Technical alcohol is commonly used to manufacture cleaning solvents and fuel for alcohol burners and camping stoves.

“The unit will be based on advanced technology usage of multi-pressure distillation and will have the simultaneous provision of ‘cascade continuous fermentation’ as well as shall have fed-batch fermentation to handle a full quality range of molasses,” said the sugar miller.

Millers in Kenya are under pressure to diversify their range of products to cut reliance on the main table sugar whose pricing is under pressure due to increased local output and imports from the East African Community and the Common Market for Eastern and Southern Africa.

For instance, local sugar production hit a record high of 84,042 tonnes in a single month in July as farmers continued to deliver record volumes of sugarcane to millers.

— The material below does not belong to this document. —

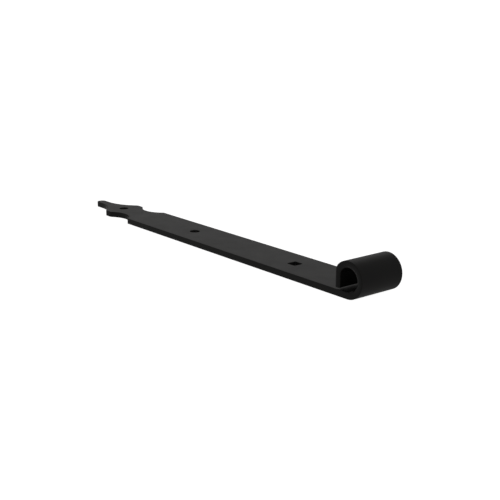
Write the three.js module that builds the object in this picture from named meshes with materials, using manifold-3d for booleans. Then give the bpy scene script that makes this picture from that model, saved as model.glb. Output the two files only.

The record production meant that in the first seven months of the year, local millers made 468,594 tonnes of the sweetener.

This is an increase of 42 percent compared to an output of 329,628 tonnes during the same period last year, according to data from the Agriculture and Food Authority (AFA).

“The sugar industry has seen substantial growth over the past year, with total production in the first seven months of 2024 up by 42 percent compared to last year,” said AFA.

This comes at a time when there is a glut of sugarcane, which has put the State and farmers in a push-and-pull tug over pricing.

The government has set the price at which millers will buy the crop from farmers at Sh5,000 per tonne. This came following an uproar from farmers after the State had cut cane prices from Sh5,125 to Sh4,9590.